View Full Version : Question CofG
freeble
Jun 30, 2008, 08:19 AM
Hi,
i have flown nitro for quite a while now and have recently bought a Gentle Lady to try my hand at thermal/slope/slermal. i have set it up with micro Rx and Nano servos to save weight but while trying to get the CG within the recommended range (9 - 9.5cm from TE) i have had to put about 80g of lead right up against the firewall on top of the Rx battery and it now feels too nose heavy. with this extra weight it is now only 55g below the max flying weight, has anyone else had this issue or is it not an issue at all?? any help appreciated because i REALLY want to throw it off my hill soon!
jkettu
Jun 30, 2008, 08:58 AM
That's perfectly normal, just go and fly it. The recommended CG range is somewhat conservative (but safe), you can fine tune it after some test flights.
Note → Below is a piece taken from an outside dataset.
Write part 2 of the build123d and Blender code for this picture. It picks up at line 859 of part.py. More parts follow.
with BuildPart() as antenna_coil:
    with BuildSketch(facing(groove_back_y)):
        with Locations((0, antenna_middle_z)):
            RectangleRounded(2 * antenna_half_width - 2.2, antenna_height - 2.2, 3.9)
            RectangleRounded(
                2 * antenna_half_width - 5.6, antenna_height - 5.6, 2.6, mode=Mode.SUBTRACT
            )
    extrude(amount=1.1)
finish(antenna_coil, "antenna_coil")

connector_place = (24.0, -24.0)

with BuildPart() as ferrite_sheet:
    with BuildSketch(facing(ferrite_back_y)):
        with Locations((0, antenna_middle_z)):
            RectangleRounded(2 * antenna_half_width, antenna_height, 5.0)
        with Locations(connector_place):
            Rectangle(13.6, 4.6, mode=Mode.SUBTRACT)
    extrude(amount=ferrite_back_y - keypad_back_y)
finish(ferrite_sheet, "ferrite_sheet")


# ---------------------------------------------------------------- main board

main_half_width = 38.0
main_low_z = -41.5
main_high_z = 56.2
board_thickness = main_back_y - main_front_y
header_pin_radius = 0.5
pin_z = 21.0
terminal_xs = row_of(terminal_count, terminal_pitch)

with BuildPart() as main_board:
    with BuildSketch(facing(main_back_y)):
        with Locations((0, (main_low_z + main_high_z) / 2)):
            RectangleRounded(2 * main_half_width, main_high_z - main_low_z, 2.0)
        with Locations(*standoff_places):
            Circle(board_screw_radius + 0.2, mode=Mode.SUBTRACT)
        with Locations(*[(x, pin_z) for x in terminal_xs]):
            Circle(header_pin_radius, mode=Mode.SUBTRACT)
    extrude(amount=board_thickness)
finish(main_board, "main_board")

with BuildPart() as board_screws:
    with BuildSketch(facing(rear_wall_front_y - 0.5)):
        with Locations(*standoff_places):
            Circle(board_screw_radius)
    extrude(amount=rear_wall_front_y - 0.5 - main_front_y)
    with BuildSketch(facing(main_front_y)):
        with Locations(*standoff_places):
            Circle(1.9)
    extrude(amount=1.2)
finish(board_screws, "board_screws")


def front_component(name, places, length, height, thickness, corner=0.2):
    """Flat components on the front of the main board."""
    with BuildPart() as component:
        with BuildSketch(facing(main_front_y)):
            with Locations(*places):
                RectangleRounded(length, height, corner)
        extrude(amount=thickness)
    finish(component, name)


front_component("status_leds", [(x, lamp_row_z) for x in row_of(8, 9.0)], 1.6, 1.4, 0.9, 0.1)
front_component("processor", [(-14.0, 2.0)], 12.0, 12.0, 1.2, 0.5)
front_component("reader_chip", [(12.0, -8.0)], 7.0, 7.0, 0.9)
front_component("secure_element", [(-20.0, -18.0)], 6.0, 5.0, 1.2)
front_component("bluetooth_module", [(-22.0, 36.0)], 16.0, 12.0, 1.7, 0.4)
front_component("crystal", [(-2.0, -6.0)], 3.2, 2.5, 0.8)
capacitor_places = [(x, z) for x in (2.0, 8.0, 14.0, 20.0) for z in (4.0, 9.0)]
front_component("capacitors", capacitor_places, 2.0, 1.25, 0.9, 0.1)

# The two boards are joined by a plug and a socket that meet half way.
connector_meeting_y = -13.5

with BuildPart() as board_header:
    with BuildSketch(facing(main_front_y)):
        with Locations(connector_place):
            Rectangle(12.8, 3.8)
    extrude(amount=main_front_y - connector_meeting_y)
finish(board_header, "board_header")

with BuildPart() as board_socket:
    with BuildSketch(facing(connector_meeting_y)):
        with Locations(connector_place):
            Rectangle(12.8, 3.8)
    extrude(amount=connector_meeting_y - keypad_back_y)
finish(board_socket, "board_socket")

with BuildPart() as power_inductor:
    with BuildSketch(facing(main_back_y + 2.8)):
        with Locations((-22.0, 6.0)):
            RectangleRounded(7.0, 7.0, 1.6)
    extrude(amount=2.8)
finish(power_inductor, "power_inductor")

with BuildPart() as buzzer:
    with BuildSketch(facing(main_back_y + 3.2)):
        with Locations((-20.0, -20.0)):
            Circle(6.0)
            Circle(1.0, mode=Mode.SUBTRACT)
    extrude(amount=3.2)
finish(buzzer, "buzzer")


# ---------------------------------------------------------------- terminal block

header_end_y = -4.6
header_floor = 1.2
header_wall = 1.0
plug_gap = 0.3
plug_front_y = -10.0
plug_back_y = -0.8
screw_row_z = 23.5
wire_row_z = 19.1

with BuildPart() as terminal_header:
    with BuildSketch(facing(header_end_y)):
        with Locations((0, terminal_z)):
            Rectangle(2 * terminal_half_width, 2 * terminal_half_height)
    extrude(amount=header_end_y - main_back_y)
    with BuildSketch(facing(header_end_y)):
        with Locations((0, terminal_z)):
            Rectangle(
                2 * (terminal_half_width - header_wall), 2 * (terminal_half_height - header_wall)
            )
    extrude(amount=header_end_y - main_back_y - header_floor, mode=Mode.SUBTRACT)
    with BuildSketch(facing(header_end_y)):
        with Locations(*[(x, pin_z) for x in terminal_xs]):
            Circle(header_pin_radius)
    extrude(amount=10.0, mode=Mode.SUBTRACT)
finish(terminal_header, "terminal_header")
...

Your total weight will not be a problem.
aeajr
Jun 30, 2008, 09:48 AM
Yes, don't worry about being a bit nose heavy to start.
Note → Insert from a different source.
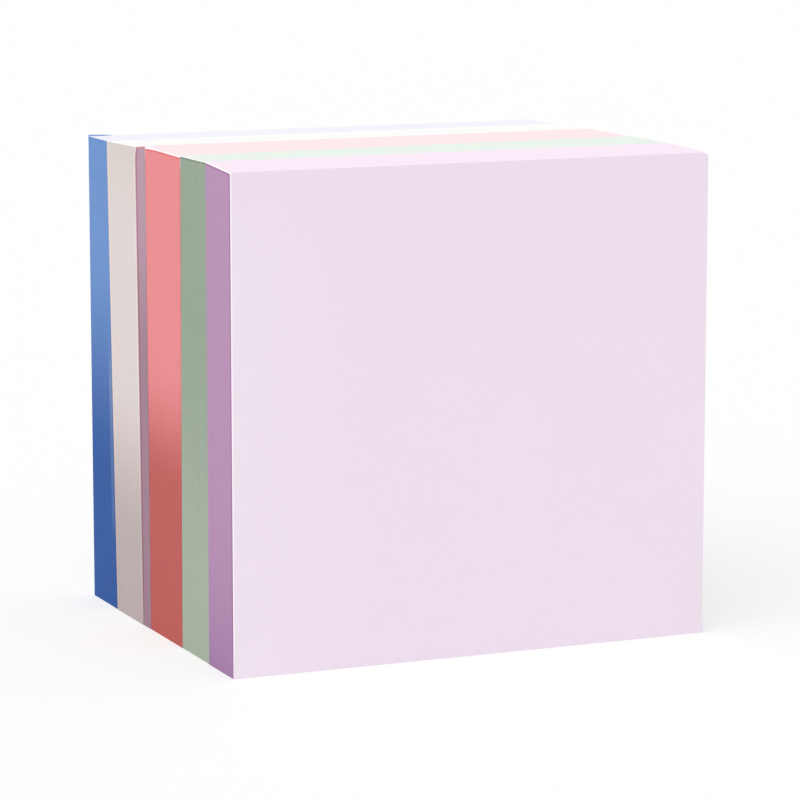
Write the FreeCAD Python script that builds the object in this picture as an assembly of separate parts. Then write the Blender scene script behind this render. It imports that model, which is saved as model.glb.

Do your first flights as hand glides on fairly calm days with smooth air. Strong flat throw into the wind. Try to keep your hands off the sticks as much as possible.
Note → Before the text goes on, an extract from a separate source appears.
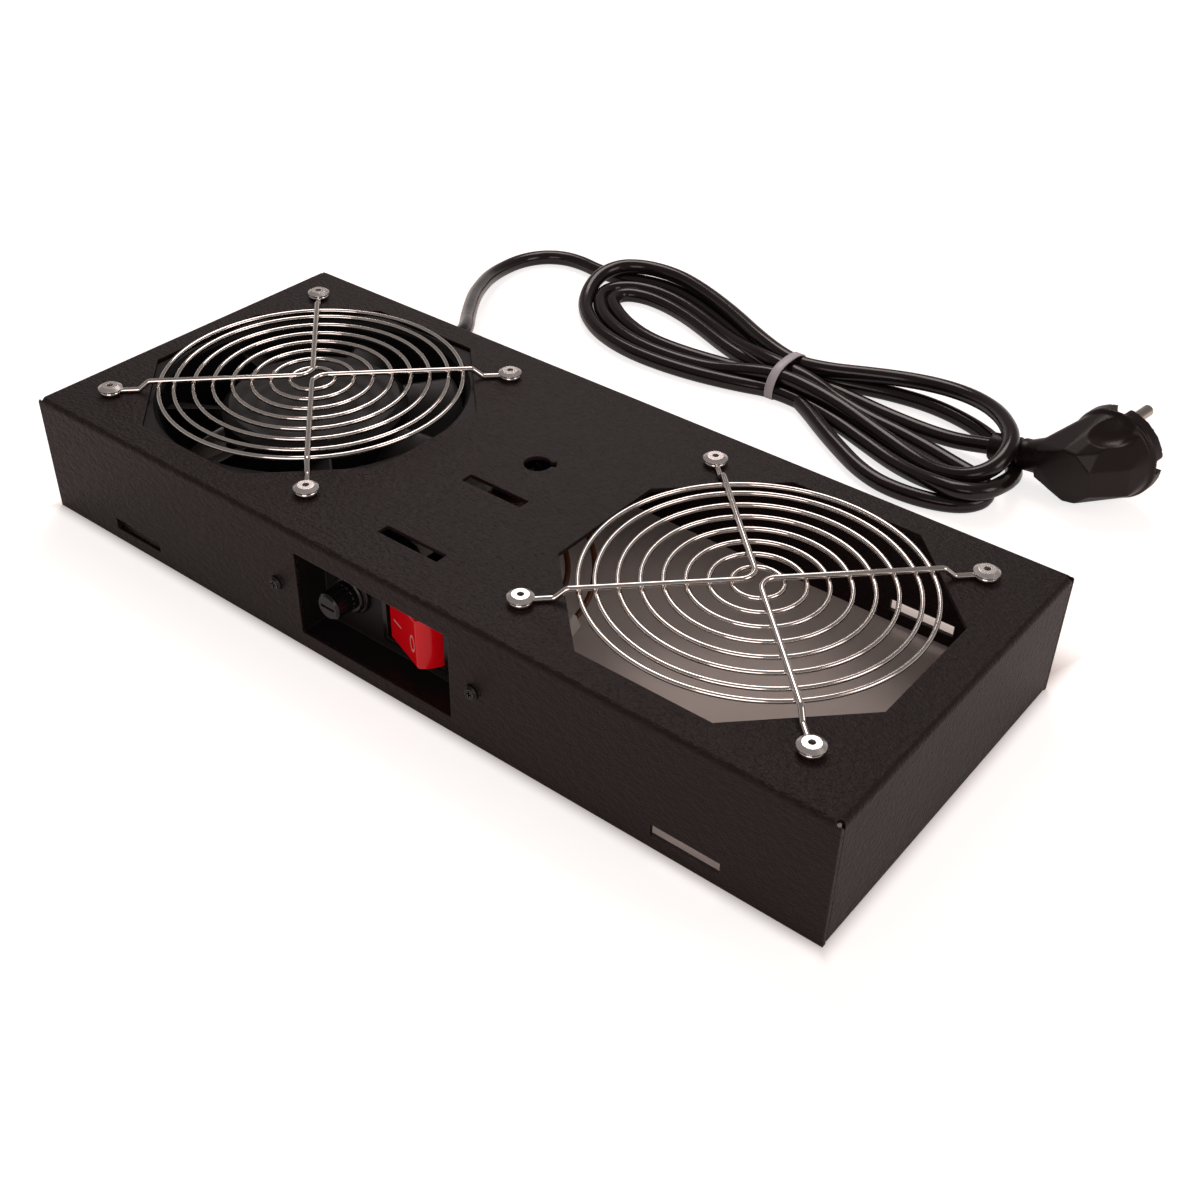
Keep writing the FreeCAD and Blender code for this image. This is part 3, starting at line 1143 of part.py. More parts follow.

The plane should glide out level and just drift down to a fairly flat landing. If it does that, and does not seem to have a tendency to turn in one direction, you are good to fly.
Over time you may find you wish to remove some of that weight and move the CG back. If the weight is hard to reach, just put a dime or a quarter on the tail and see if the plane flies better. Easier than digging out lead.
Most glider pilots will try to push the CG back back back till the plane becomes hard to handle. Then you move it back forward a bit and that becomes home. This is something you may adjust over a few flights or over a few flying sessions at the field.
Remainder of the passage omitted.